# Can my wife update?



## malac0da (Jun 6, 2011)

My has a droid charge that is mostly stock just running the voodoo lag fix. Can she safely take the ota or will I have to manually dl it from here flash it from Odin? Also trying to avoid having to wipe here phone...she seams to hate doing that...

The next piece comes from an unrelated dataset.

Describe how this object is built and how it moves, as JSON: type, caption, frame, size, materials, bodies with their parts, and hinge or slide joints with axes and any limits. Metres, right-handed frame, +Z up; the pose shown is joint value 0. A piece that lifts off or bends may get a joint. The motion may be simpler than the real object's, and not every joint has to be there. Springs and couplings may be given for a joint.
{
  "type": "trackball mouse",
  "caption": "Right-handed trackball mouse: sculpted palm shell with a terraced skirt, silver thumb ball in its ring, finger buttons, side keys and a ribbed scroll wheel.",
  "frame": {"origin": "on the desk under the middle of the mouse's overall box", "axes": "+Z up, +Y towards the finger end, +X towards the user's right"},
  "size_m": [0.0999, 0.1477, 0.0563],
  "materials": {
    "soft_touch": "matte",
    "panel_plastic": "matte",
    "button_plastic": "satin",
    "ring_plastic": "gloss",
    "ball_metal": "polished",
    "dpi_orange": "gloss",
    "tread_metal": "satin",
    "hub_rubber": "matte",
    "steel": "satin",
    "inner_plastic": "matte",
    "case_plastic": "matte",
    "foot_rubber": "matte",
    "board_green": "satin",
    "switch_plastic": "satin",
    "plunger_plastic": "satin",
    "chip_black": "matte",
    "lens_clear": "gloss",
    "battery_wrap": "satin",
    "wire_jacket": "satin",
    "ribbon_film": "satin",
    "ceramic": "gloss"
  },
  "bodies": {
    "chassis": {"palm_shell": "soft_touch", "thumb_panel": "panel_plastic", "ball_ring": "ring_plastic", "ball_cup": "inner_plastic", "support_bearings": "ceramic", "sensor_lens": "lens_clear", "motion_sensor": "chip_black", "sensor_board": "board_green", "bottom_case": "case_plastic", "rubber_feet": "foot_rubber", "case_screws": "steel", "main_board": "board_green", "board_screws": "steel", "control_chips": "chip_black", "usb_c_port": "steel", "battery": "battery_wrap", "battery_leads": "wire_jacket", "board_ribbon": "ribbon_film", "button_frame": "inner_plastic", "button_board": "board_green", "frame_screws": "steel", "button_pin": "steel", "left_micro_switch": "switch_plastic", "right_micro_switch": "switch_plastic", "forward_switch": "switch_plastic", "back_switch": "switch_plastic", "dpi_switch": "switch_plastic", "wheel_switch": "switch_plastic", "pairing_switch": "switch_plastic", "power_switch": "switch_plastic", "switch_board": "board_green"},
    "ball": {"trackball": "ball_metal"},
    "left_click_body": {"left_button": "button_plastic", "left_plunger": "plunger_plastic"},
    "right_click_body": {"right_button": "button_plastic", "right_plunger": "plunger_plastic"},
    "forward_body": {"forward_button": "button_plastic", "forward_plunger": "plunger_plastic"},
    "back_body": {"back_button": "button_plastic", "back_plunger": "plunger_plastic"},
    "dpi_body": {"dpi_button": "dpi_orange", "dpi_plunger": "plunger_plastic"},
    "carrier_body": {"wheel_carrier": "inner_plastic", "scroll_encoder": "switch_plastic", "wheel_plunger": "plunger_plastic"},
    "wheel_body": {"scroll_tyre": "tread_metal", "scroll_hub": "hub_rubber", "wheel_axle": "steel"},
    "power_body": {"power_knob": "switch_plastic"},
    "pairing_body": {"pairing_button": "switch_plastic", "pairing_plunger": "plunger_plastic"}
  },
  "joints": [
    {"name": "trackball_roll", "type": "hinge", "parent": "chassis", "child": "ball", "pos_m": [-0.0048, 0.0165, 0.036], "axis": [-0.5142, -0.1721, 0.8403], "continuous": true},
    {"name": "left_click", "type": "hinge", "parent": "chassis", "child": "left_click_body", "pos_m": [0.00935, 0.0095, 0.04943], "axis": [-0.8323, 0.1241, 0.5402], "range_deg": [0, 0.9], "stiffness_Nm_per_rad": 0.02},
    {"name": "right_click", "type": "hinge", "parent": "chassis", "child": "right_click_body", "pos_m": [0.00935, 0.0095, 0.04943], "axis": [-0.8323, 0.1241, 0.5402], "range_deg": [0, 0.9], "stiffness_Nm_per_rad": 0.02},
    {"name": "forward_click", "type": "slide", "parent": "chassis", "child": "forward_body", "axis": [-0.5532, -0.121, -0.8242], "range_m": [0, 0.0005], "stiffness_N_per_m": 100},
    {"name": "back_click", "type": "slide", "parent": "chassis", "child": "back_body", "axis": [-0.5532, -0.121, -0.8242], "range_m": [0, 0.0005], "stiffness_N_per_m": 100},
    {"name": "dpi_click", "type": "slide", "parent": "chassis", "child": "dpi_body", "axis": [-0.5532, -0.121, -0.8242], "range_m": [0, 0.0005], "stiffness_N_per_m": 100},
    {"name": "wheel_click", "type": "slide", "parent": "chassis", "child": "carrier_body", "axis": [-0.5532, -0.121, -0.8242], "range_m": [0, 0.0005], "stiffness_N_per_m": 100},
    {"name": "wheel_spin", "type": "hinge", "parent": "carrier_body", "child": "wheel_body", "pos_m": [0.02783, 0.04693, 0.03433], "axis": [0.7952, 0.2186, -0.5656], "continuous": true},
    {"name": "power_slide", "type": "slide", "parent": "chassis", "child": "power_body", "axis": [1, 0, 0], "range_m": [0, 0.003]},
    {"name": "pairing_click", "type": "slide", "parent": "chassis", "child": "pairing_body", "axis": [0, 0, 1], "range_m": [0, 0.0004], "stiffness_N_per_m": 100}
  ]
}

Sent from my DROIDX using Tapatalk


----------



## shrike1978 (Sep 2, 2011)

malac0da said:


> My has a droid charge that is mostly stock just running the voodoo lag fix. Can she safely take the ota or will I have to manually dl it from here flash it from Odin? Also trying to avoid having to wipe here phone...she seams to hate doing that...
> 
> Sent from my DROIDX using Tapatalk


If it's running Voodoo Lagfax, that means it has a custom kernel. If you take the OTA it will soft brick. You'll need to go back to stock. You should be able to get back to stock without wiping anything. You can use the Voodoo Control app from the Market to disable the lagfix, but you'll still need to replace the kernel. I don't have a link to the stock kernel offhand, but I'll look around and see if I can find it.


----------



## malac0da (Jun 6, 2011)

So I can just flash the stock kernel and its should be good to go? I believe it has clockwork recovery too now that I think about it and I may have debloated it some.

Sent from my DROIDX using Tapatalk


----------



## shrike1978 (Sep 2, 2011)

It needs to have all of the bloat as well. If you only froze it, it should be pretty easy to get back, but if you completely removed it, it may be trickier. You'll probably have to fully restore to stock then, which will be a wipe.


----------



## malac0da (Jun 6, 2011)

Hrmm ill have to check if I just changed from apk to bak

Sent from my DROIDX using Tapatalk


----------



## Cruiserdude (Jun 23, 2011)

http://rootzwiki.com/topic/10202-how-to-prepare-for-the-gb-ota/

That's your best bet, dude. If you can figure out how to flash a completely stock kernel, let it restore stock recovery, you don't have any sort of themeing or tweaks done to the rom (even deodexing), and can unfreeze all your bloat then cool. But just odin'ing a stock EE4 image is definitely your best bet.


----------



## malac0da (Jun 6, 2011)

Hrmmm anyway I can just get it to stop notifying her of the update lol

Sent from my DROIDX using Tapatalk


----------